Once you trust your attribution data, use it to inform budget decisions. If data-driven attribution shows that content marketing drives 25 percent of attributed revenue but only receives 10 percent of budget, that gap is an opportunity. Use our Channel ROI Comparison Calculator to visualize these discrepancies.

Step 5: Revisit Quarterly

Attribution is not a set-and-forget exercise. Customer behavior changes, channels evolve, and your marketing mix shifts. Revisit your attribution model quarterly. Compare it against actuals—if the model says to cut spending on a channel, do it for 30 days and measure the impact.

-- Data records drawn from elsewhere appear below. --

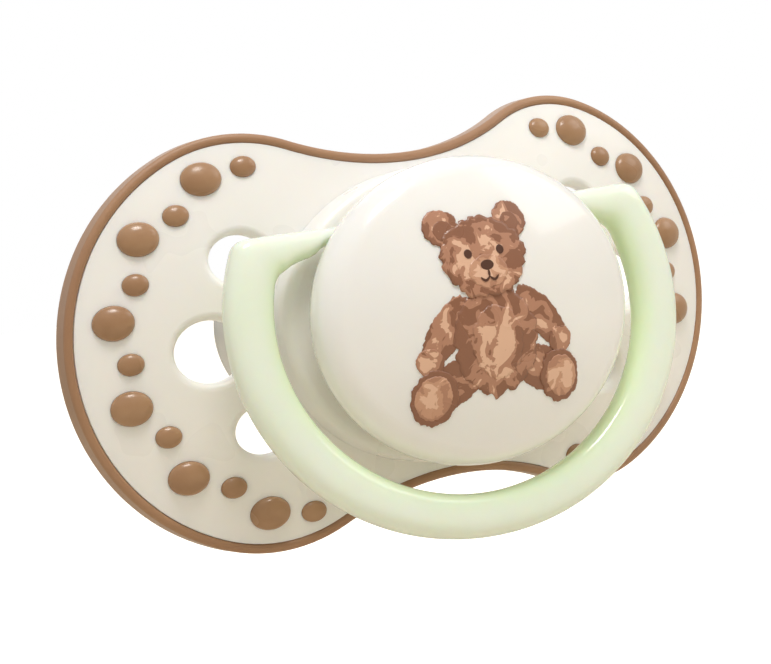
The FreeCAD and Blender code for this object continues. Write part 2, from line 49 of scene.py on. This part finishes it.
hinge = Vector(frame["record"]["behaviour"]["joints"][0]["pos_m"])
print("frame loaded")

# Camera: seen from the wearer's right, a little above, with the wings tipped up to the right
camera = {"azimuth": -28.5, "elevation": 2.4, "roll": -8.8, "distance": 165 * mm, "focalShare": 2.777,
          "sensor": 36, "target": (-5.0 * mm, -1.6 * mm, -0.72 * mm), "shiftX": 0.0006}


def makeCamera(spec):
    azimuth, elevation, roll = (math.radians(spec[k]) for k in ("azimuth", "elevation", "roll"))
    back = Vector((math.sin(azimuth) * math.cos(elevation), -math.cos(azimuth) * math.cos(elevation),
                   math.sin(elevation)))
    right = Vector((math.cos(azimuth), math.sin(azimuth), 0))
    up = back.cross(right)
    tilted = right * math.cos(roll) + up * math.sin(roll)
    upright = up * math.cos(roll) - right * math.sin(roll)
    data = bpy.data.cameras.new("productCamera")
    data.sensor_width = spec["sensor"]
    data.lens = spec["focalShare"] * spec["sensor"]
    data.shift_x = spec["shiftX"]
    data.clip_start = 5 * mm
    obj = bpy.data.objects.new("productCamera", data)
    bpy.context.collection.objects.link(obj)
    turn = Matrix((tilted, upright, back)).transposed().to_4x4()
    obj.matrix_world = Matrix.Translation(Vector(spec["target"]) + back * spec["distance"]) @ turn
    bpy.context.scene.camera = obj


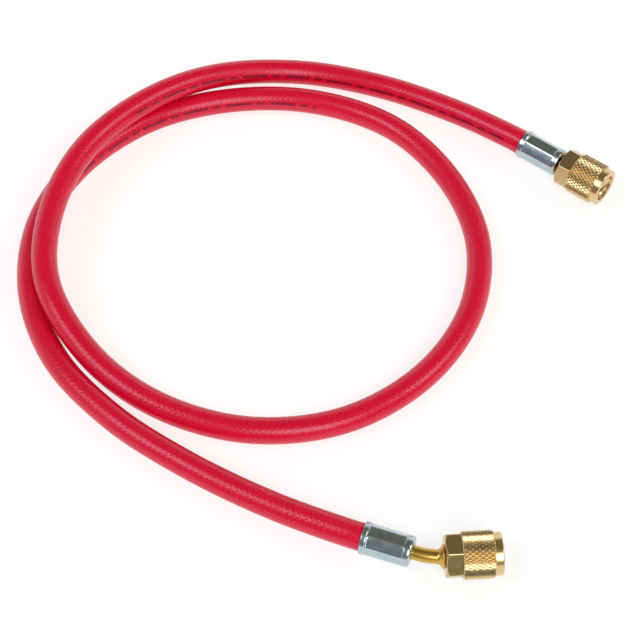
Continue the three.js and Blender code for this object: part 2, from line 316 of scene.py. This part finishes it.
def turned(name, end, outline, sides, turn=0.0, relief=None):
    """A piece turned about a stem's axis, with a relief that sets the radius of each point."""
    outline = np.asarray(outline, float)
    angle = np.linspace(0, 2 * math.pi, sides, endpoint=False)
    radius = np.repeat(outline[:, 1:2], sides, axis=1)
    if relief is not None:
        radius = relief(outline[:, 0:1], angle[None, :], radius)
    x, y, lean = (value[:, None] for value in stem_place(end, outline[:, 0]))
    around = angle + math.radians(turn)
    out = radius * -np.sin(around)
    heading = math.radians(end["heading"])
    local_x = x - out * np.sin(lean)
    local_y = y + out * np.cos(lean)
    rings = np.stack([
        end["at"][0] + local_x * math.cos(heading) - local_y * math.sin(heading),
        end["at"][1] + local_x * math.sin(heading) + local_y * math.cos(heading),
        nut_radius / mm + radius * np.cos(around),
    ], axis=2) * mm
    # How deep each point lies below its outline; the nut's finish paints shade from it.
    depth = np.clip(outline[:, 1:2] - radius, 0, None)
    return skin(name, rings, groove_shade=depth if relief is not None else None)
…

Beyond Attribution: Incrementality Testing

Attribution models, even data-driven ones, describe correlation. They cannot prove causation. The gold standard for understanding true channel impact is incrementality testing, also known as lift studies.

Run randomized controlled experiments where a test group sees your ads and a control group is held out. The difference in conversion rates between the two groups represents the incremental lift caused by the ad. This is more expensive and complex than attribution modeling, but it provides the most honest measure of channel value.

Major platforms—Meta, Google, and TikTok—offer built-in lift study tools. For smaller budgets, geo-experiments (turning ads off in one region and comparing against a similar region) provide a practical alternative.

Conclusion

Attribution modeling is not about finding the perfect model—it is about choosing a model that is less wrong than the alternatives and using it consistently to make better budget decisions. Start with linear or position-based if you are new to multi-touch attribution. Graduate to data-driven when your conversion volume supports it. And always supplement model-based attribution with incrementality testing when possible.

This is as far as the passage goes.